* START *
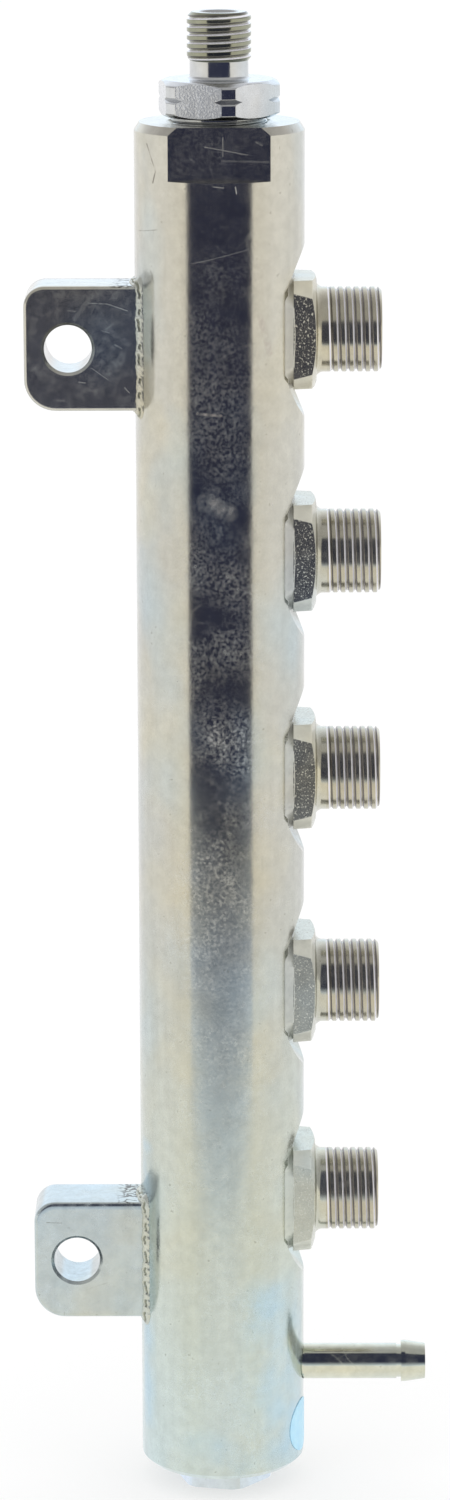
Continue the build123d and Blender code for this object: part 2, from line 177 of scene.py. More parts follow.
* END *
* START *
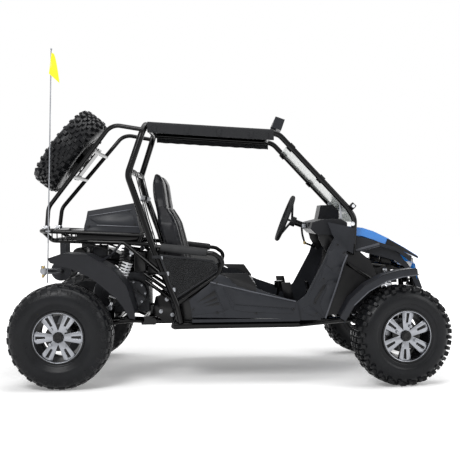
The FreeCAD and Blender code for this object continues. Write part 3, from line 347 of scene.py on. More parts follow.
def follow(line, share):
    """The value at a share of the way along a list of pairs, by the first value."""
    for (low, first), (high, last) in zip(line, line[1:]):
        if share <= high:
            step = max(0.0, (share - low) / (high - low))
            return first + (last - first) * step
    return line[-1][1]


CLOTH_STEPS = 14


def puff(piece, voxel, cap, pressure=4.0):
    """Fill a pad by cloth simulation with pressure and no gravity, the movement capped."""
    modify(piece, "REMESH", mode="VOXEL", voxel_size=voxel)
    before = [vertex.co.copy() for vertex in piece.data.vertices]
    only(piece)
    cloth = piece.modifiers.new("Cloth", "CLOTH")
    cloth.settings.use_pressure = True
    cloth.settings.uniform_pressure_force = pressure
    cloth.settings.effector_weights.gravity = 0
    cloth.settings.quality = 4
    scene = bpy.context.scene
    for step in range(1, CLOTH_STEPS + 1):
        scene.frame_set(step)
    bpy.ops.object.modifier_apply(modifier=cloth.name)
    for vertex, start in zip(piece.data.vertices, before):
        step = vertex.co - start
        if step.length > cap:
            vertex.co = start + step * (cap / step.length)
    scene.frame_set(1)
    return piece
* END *
AIM OF THE EXERCISE
Reproduce only the lines from the one containing "The FreeCAD and" through the one containing "return piece", inclusive of both.

SOLUTION TO THIS PROBLEM
The FreeCAD and Blender code for this object continues. Write part 3, from line 347 of scene.py on. More parts follow.
def follow(line, share):
    """The value at a share of the way along a list of pairs, by the first value."""
    for (low, first), (high, last) in zip(line, line[1:]):
        if share <= high:
            step = max(0.0, (share - low) / (high - low))
            return first + (last - first) * step
    return line[-1][1]


CLOTH_STEPS = 14


def puff(piece, voxel, cap, pressure=4.0):
    """Fill a pad by cloth simulation with pressure and no gravity, the movement capped."""
    modify(piece, "REMESH", mode="VOXEL", voxel_size=voxel)
    before = [vertex.co.copy() for vertex in piece.data.vertices]
    only(piece)
    cloth = piece.modifiers.new("Cloth", "CLOTH")
    cloth.settings.use_pressure = True
    cloth.settings.uniform_pressure_force = pressure
    cloth.settings.effector_weights.gravity = 0
    cloth.settings.quality = 4
    scene = bpy.context.scene
    for step in range(1, CLOTH_STEPS + 1):
        scene.frame_set(step)
    bpy.ops.object.modifier_apply(modifier=cloth.name)
    for vertex, start in zip(piece.data.vertices, before):
        step = vertex.co - start
        if step.length > cap:
            vertex.co = start + step * (cap / step.length)
    scene.frame_set(1)
    return piece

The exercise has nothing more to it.